What the task requires: Everything from the first line down to the line containing "cell_h = 2.5; // [2.3:0.1:5]" should be reproduced exactly; please include nothing else.

Data shown:
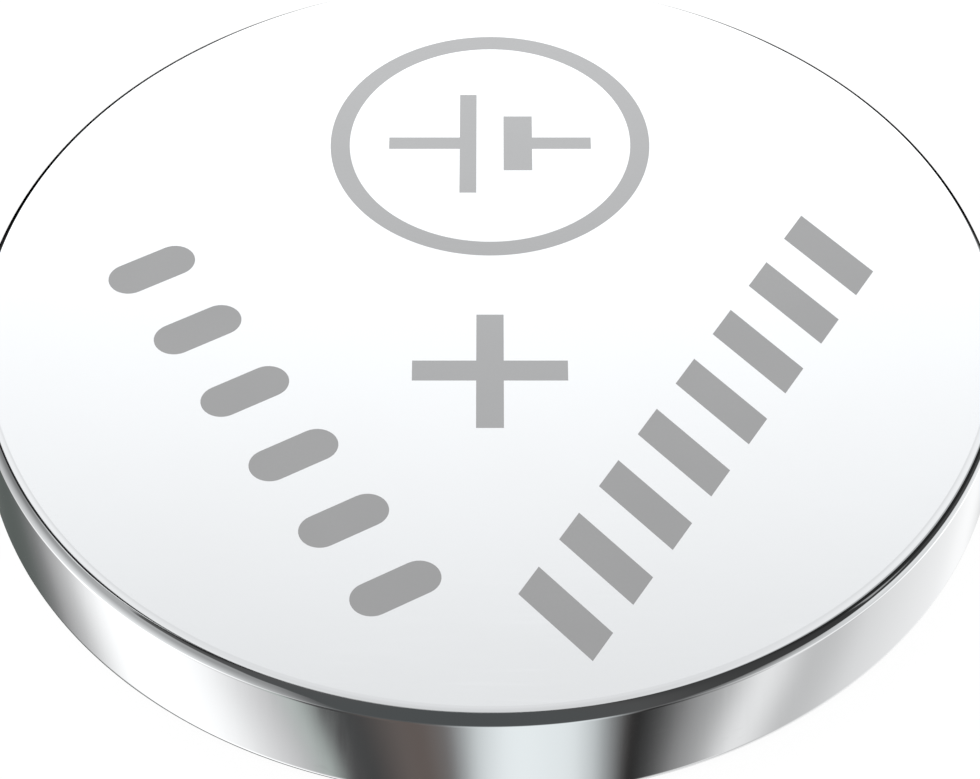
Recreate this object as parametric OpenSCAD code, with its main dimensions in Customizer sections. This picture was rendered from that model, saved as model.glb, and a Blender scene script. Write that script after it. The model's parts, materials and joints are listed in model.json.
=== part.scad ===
// Round lithium coin cell, 20 mm by 2.5 mm, lying on its negative terminal.
// Millimetres. The axis is Z, and the negative terminal's face is at z = 0.
// Every round piece is a half section turned about Z: x is the radius and y is the height.

/* [Cell] */
// Diameter over the can
cell_d = 20; // [19:0.5:25]
// Height over both terminals
cell_h = 2.5; // [2.3:0.1:5]

/* [Positive can] */
// Thickness of the can's sheet
can_sheet = 0.20; // [0.15:0.01:0.25]
// Inside radius of the drawn corner round the positive face
can_corner = 0.08; // [0.04:0.01:0.2]
// Inside radius of the bend from the wall into the crimped lip
lip_bend = 0.05; // [0.02:0.01:0.1]
// Reach of the crimped lip, in from the outside of the wall
lip_reach = 1.45; // [1.2:0.05:1.7]
// Slope of the crimped lip into the gasket, in degrees
lip_slope = 4; // [0:0.5:6]
// Step from the negative terminal's face back to the lip
lip_setback = 0.06; // [0.02:0.01:0.1]

/* [Negative cap] */
// Thickness of the cap's sheet
cap_sheet = 0.20; // [0.15:0.01:0.25]
// Inside radius of the cap's three bends
cap_bend = 0.10; // [0.05:0.01:0.12]
// Gap across the groove, from the lip's cut edge to the terminal's step
groove = 0.50; // [0.35:0.05:0.7]
// Height of the step, from the terminal's face to the shoulder that the gasket clamps
step_h = 0.50; // [0.46:0.02:0.6]

/* [Sealing gasket] */
// Thickness of the gasket between the can's wall and the cap's skirt
seal_wall = 0.40; // [0.3:0.05:0.6]
// Thickness of the gasket between the skirt's end and the can's floor
seal_web = 0.30; // [0.2:0.05:0.4]
// Thickness of the gasket's inner lip, inside the skirt
seal_lip = 0.30; // [0.2:0.05:0.4]
// Height of the gasket's inner lip, down from the can's floor
seal_lip_h = 0.80; // [0.5:0.05:1.2]
// Width of the bead that the crimp squeezes into the groove
seal_bead = 0.36; // [0.2:0.02:0.4]
// Radius on the bead's edge
bead_edge = 0.15; // [0.05:0.01:0.17]
// Step from the lip's cut edge back to the bead
bead_setback = 0.04; // [0.02:0.01:0.08]

/* [Separator] */
// Thickness of the separator's cloth
separator_sheet = 0.15; // [0.1:0.01:0.2]
// Free room between the separator's rim and the gasket, for swelling
separator_room = 0.40; // [0.2:0.05:0.6]
// Inside radius of the fold round the separator's floor
separator_fold = 0.10; // [0.05:0.01:0.2]
// Height of the separator cup
separator_h = 0.90; // [0.5:0.05:1]

/* [Cathode] */
// Thickness of the cathode ring's sheet
ring_sheet = 0.15; // [0.1:0.01:0.2]
// Inside radius of the cathode ring's bend
ring_bend = 0.05; // [0.02:0.01:0.08]
// Clearance between the cathode ring and the separator's rim
ring_clear = 0.10; // [0.05:0.01:0.2]
// Width of the cathode ring's flange on the can's floor
ring_flange = 0.85; // [0.6:0.05:1.2]
// Height of the cathode ring
ring_h = 1.10; // [0.7:0.05:1.2]
// Clearance between the cathode pellet and its ring
pellet_clear = 0.02; // [0.01:0.01:0.05]
// Radius on the pellet's edges
pellet_edge = 0.10; // [0.08:0.01:0.2]

/* [Collector mesh] */
// Thickness of the mesh
mesh_sheet = 0.10; // [0.08:0.01:0.14]
// Clearance between the mesh and the cathode ring's flange
mesh_clear = 0.10; // [0.05:0.01:0.2]
// Pitch of the diamonds along their long way
mesh_long = 2.40; // [2.4:0.1:4]
// Pitch of the diamonds along their short way
mesh_short = 1.30; // [1.3:0.1:2]
// Width of the mesh's strands
mesh_strand = 0.26; // [0.2:0.02:0.4]

/* [Lithium anode] */
// Thickness of the lithium disc
lithium_h = 0.50; // [0.3:0.02:0.6]
// Gap between the lithium disc and the cap's step
lithium_gap = 0.20; // [0.15:0.05:0.5]

/* [Hidden] */
$fn = 192;

// The can's inside, and the bend of its lip
wall_r = cell_d / 2 - can_sheet;
floor_z = cell_h - can_sheet;
bend_r = cell_d / 2 - can_sheet - lip_bend;
bend_z = lip_setback + can_sheet + lip_bend;
lip_r = cell_d / 2 - lip_reach;

// The cap's step, shoulder and skirt
step_r = lip_r - groove;
skirt_r = wall_r - seal_wall;
skirt_end_z = floor_z - seal_web;
shoulder_z = step_h + cap_sheet;

// The gasket's inner lip and bead
seal_r = skirt_r - cap_sheet - seal_lip;
bead_r = lip_r - seal_bead;

// The stack between the terminals: lithium, separator, pellet, mesh
lithium_r = step_r - cap_sheet - lithium_gap;
lithium_z = cap_sheet + lithium_h;
separator_r = seal_r - separator_room;
separator_z = max(shoulder_z, lithium_z);
pellet_z = separator_z + separator_sheet;
ring_r = separator_r - separator_sheet - ring_clear;
flange_r = ring_r - ring_flange;
flange_z = floor_z - ring_sheet;
pellet_r = ring_r - ring_sheet - pellet_clear;
mesh_r = flange_r - mesh_clear;
mesh_z = floor_z - mesh_sheet;

// Point at a distance and an angle from a centre
function polar(centre, r, angle) = centre + r * [cos(angle), sin(angle)];

// Solid half section from the axis out to r, between two heights, with rounded outer corners
module block(r, z0, z1, low = 0, high = 0) {
    translate([0, z0 + low])
        square([r, z1 - z0 - low - high]);
    if (low > 0) {
        translate([0, z0])
            square([r - low, z1 - z0 - high]);
        translate([r - low, z0 + low])
            circle(low);
    }
    if (high > 0) {
        translate([0, z0 + low])
            square([r - high, z1 - z0 - low]);
        translate([r - high, z1 - high])
            circle(high);
    }
}

// What a quarter circle leaves of a square corner at the origin
module waste(r) {
    difference() {
        square(r);
        translate([r, r])
            circle(r);
    }
}

// Half section of all that lies inside the can's skin, the skin taken in by an inset
module can_form(inset) {
    out_r = cell_d / 2 - inset;
    top_z = cell_h - inset;
    corner = can_corner + can_sheet - inset;
    bend = lip_bend + can_sheet - inset;
    centre = [bend_r, bend_z];
    tangent = polar(centre, bend, -90 - lip_slope);
    block(out_r, cell_h / 2, top_z, high = corner);
    translate(centre)
        circle(bend);
    // The wall, and the crimped lip's slope run on to the axis
    polygon([
        [0, tangent.y + tangent.x * tan(lip_slope)],
        tangent,
        centre,
        [out_r, bend_z],
        [out_r, top_z - corner],
        [0, top_z - corner]
    ]);
}

// Half section of all that lies inside the cap's skin, up to a height, the skin taken in by an inset
module cap_form(inset, top_z) {
    bend = cap_bend + cap_sheet - inset;
    fillet = cap_bend + inset;
    fillet_r = step_r + cap_bend;
    fillet_z = step_h - cap_bend;
    block(step_r - inset, inset, top_z, low = bend);
    block(skirt_r - inset, step_h + inset, top_z, low = bend);
    // The inner bend, from the step out onto the shoulder
    translate([fillet_r - fillet, fillet_z + fillet])
        mirror([0, 1])
            waste(fillet);
}

// Deep-drawn cup with its rim folded in over the seal
module positive_can() {
    color("#d6dbdc")
        rotate_extrude()
            difference() {
                can_form(0);
                can_form(can_sheet);
                square([lip_r, cell_h / 2]);
            }
}

// Stepped cap: terminal, step, shoulder and skirt
module negative_cap() {
    color("#c3c7c8")
        rotate_extrude()
            difference() {
                cap_form(0, skirt_end_z);
                cap_form(cap_sheet, cell_h);
            }
}

// J-section gasket, squeezed tight between can and cap, with a bead in the groove
module sealing_gasket() {
    lip_end_z = bend_z + (bend_r - lip_r) * tan(lip_slope) - (bend_z - lip_setback) / cos(lip_slope);
    bead_z = lip_end_z + bead_setback;
    color("#ece9dc")
        rotate_extrude() {
            // Foot and outer wall, then the bead
            difference() {
                union() {
                    intersection() {
                        can_form(can_sheet);
                        translate([lip_r, 0])
                            square([wall_r, floor_z]);
                    }
                    difference() {
                        translate([bead_r, bead_z])
                            square([seal_bead, step_h - bead_z]);
                        translate([bead_r, bead_z])
                            waste(bead_edge);
                    }
                }
                cap_form(0, cell_h);
            }
            // Web under the skirt's end, and inner lip
            difference() {
                block(wall_r, skirt_end_z, floor_z, high = can_corner);
                square([seal_r, cell_h]);
            }
            translate([seal_r, floor_z - seal_lip_h])
                square([seal_lip, seal_lip_h]);
        }
}

// Shallow cup of cloth on the lithium and the cap's shoulder
module separator() {
    color("#f4f4f0")
        rotate_extrude()
            difference() {
                block(separator_r, separator_z, separator_z + separator_h, low = separator_fold + separator_sheet);
                block(separator_r - separator_sheet, pellet_z, cell_h, low = separator_fold);
            }
}

// Lithium disc on the cap's inside
module lithium_anode() {
    color("#b9bcc4")
        translate([0, 0, cap_sheet])
            cylinder(h = lithium_h, r = lithium_r);
}

// Pressed tablet, stepped to sit in the ring's flange
module cathode_pellet() {
    color("#2b2b2d")
        rotate_extrude() {
            block(pellet_r, pellet_z, flange_z, low = pellet_edge, high = pellet_edge);
            block(flange_r - pellet_clear, pellet_z + pellet_edge, mesh_z);
        }
}

// L-section ring round the tablet's edge, its flange on the can's floor
module cathode_ring() {
    color("#a9adb0")
        rotate_extrude()
            difference() {
                block(ring_r, floor_z - ring_h, floor_z, high = ring_bend + ring_sheet);
                block(ring_r - ring_sheet, 0, flange_z, high = ring_bend);
                square([flange_r, cell_h]);
            }
}

// Disc of expanded mesh: one sheet with rows of diamond gaps inside a plain rim
module collector_mesh() {
    side = norm([mesh_long, mesh_short]) / 2;
    half_height = mesh_long * mesh_short / (4 * side);
    open = 1 - mesh_strand / (2 * half_height);
    gap_x = open * mesh_long / 2;
    gap_y = open * mesh_short / 2;
    columns = ceil(mesh_r / mesh_long);
    rows = ceil(2 * mesh_r / mesh_short);
    color("#8f9396")
        translate([0, 0, mesh_z])
            linear_extrude(mesh_sheet)
                difference() {
                    circle(mesh_r);
                    for (row = [-rows:rows], column = [-columns:columns]) {
                        x = (column + (row % 2 == 0 ? 0 : 0.5)) * mesh_long;
                        y = row * mesh_short / 2;
                        reach = max(norm([abs(x) + gap_x, y]), norm([x, abs(y) + gap_y]));
                        if (reach < mesh_r - mesh_strand)
                            translate([x, y])
                                polygon([[gap_x, 0], [0, gap_y], [-gap_x, 0], [0, -gap_y]]);
                    }
                }
}

positive_can();
negative_cap();
sealing_gasket();
separator();
lithium_anode();
cathode_pellet();
cathode_ring();
collector_mesh();
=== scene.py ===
"""Looks of a round lithium coin cell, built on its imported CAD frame.

Lengths are in metres, and the cell's axis is Z, with the plus face on top. The camera looks along +Y.
An azimuth here is counted from the camera's side, -Y, and grows to the right, towards +X.
"""

import json
import logging
import math
from dataclasses import dataclass, field
from enum import Enum
from typing import Iterator, Sequence

import bpy
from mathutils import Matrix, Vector
from mathutils.geometry import delaunay_2d_cdt

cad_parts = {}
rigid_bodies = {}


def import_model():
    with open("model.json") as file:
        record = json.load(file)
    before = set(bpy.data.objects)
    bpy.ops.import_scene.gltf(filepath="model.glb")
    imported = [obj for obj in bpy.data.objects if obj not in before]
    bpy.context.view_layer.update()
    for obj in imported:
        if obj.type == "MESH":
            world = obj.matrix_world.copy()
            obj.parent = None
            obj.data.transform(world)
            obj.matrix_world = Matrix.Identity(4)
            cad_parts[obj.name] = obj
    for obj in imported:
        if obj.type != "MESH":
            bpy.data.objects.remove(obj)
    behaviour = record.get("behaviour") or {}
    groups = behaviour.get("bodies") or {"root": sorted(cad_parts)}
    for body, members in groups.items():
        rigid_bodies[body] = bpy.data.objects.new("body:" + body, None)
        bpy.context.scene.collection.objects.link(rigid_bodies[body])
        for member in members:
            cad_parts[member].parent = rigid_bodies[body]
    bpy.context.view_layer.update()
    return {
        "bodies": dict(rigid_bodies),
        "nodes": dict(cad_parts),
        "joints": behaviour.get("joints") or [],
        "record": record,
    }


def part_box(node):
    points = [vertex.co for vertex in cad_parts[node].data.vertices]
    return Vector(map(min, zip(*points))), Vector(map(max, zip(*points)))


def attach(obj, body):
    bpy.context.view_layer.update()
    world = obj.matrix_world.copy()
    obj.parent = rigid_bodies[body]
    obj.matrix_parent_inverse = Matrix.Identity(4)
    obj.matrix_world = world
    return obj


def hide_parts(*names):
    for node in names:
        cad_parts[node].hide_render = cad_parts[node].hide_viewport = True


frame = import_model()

MM = 0.001
BODY = "root"

# Pieces round the axis, the fineness at which points fall together, and the gap at which runs touch
ROUND_STEPS = 360
PARTS_PER_METRE = 1e8
TOUCHING = 1e-9

log = logging.getLogger("coin_cell")

Point = tuple[float, float]
Span = tuple[float, float]
Colour = tuple[float, float, float]
Value = float | Sequence[float] | bpy.types.NodeSocket


def grey(level: float) -> Colour:
    """Return a neutral colour of that linear level."""
    return (level, level, level)


def polar(centre: Point, radius: float, degrees: float) -> Point:
    """Return the point at a distance and an angle from a centre."""
    turn = math.radians(degrees)
    return (centre[0] + radius * math.cos(turn), centre[1] + radius * math.sin(turn))


# Meshes


@dataclass(frozen=True)
class Run:
    """One stretch of a half section: its points, and the surface's outward direction at each."""

    points: list[Point]
    normals: list[Point]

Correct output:
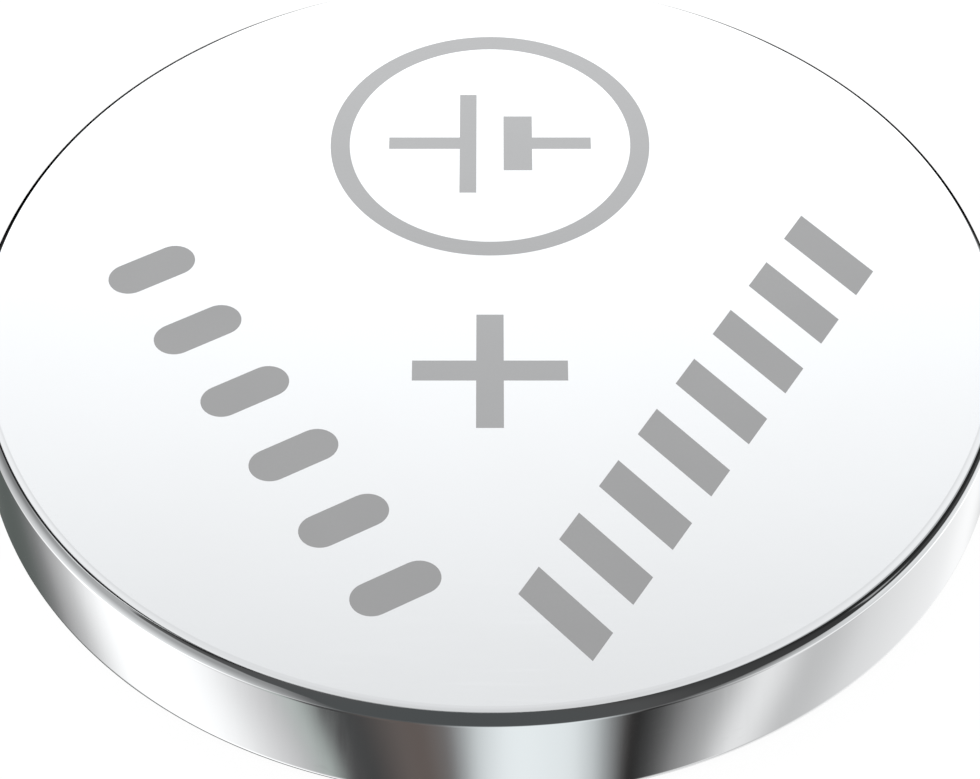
Recreate this object as parametric OpenSCAD code, with its main dimensions in Customizer sections. This picture was rendered from that model, saved as model.glb, and a Blender scene script. Write that script after it. The model's parts, materials and joints are listed in model.json.
=== part.scad ===
// Round lithium coin cell, 20 mm by 2.5 mm, lying on its negative terminal.
// Millimetres. The axis is Z, and the negative terminal's face is at z = 0.
// Every round piece is a half section turned about Z: x is the radius and y is the height.

/* [Cell] */
// Diameter over the can
cell_d = 20; // [19:0.5:25]
// Height over both terminals
cell_h = 2.5; // [2.3:0.1:5]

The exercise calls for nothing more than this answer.